Palladous Oxide, PdO, was obtained by Berzelius by strongly heating palladium amalgam, by precipitating palladous salt solutions with alkali, as well as by fusing metallic palladium with alkalis.

Palladous oxide is also obtained in the anhydrous condition by heating palladous nitrate to a high temperature, but the simplest and easiest method consists in hydrolysing a faintly acid solution of the nitrate by boiling with water.

When palladium is heated to dull redness in oxygen palladous oxide is formed. But it is difficult to oxidise the metal completely by this method owing to the sintering of the metal, which renders oxidation slow. Palladium sponge is most suitable for the purpose, and should be heated in pure oxygen at temperatures rising slowly from 700° C. to 840° C.

The colour of palladous oxide varies according to its method of preparation. Prepared by the action of alkali upon palladous salts in aqueous solution, it has a yellowish brown colour which becomes darker on prolonged boiling.

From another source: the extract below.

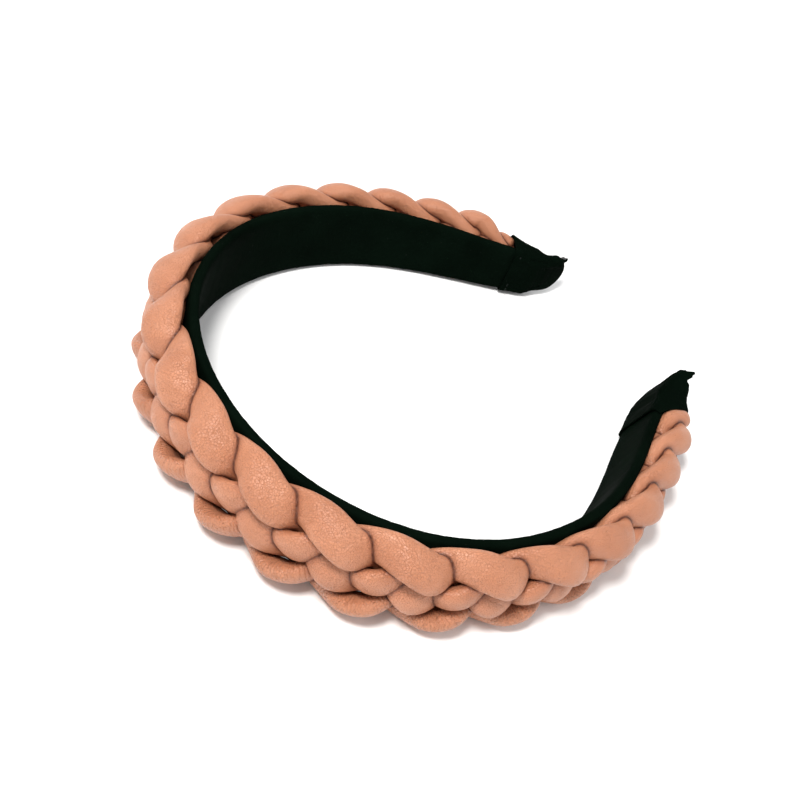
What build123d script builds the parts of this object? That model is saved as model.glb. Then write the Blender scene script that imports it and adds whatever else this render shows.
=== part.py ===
from build123d import *
import os
from math import asin, cos, pi, sin, tau

os.makedirs("parts", exist_ok=True)

# Braided headband lying on its side: the C lies flat, its width stands along Z.
# The crown points to -X, the open mouth between the tips to +X. Millimetres.

# ---- springy band, seen along Z: one half of the inner face, tip to crown
HALF_INNER_WIDTH = 62.0      # half the widest space inside the C
CROWN_DEPTH = 60.4           # widest place to the crown
LEG_DEPTH = 86.7             # widest place to the tips
TIP_HALF_GAP = 28.9          # half the mouth
TIP_FLARE = 0.268            # outward turn of the tips, radians
HANDLES = (0.546, 0.593, 0.523, 0.278)   # how full each quarter of the curve is

CROWN_WIDTH, TIP_WIDTH = 28.0, 11.5      # band width along Z
TAPER = 1.9                              # how late the band starts to taper
CLOTH = 0.5
CORE_THICKNESS = 1.7
BAND_THICKNESS = CORE_THICKNESS + 2 * CLOTH
TIP_MARGIN = 1.5                         # the core stops this far inside its cloth
REST_LEAN = 3.01                         # degrees, from the crown down to the tips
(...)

The product obtained by the hydrolytic decomposition of the nitrate is almost black, and it may well be that the extent of hydration is responsible for these changes.

Air-dried specimens contain rather more water than corresponds to one molecule; when heated on the water-bath the residual water corresponds to about two-thirds of a molecule, but the last traces are not removed even at 500° C.

The freshly precipitated oxide is readily soluble in dilute acids.

It is reduced by hydrogen in the cold, evolving so much heat that it becomes incandescent.

The dissociation of palladous oxide has been studied by Wohler, who shows that it decomposes when heated, yielding palladium and oxygen, the reaction being reversible:

PdOPd + O.

The dissociation pressure of palladium monoxide at 877° C. reaches 760 mm.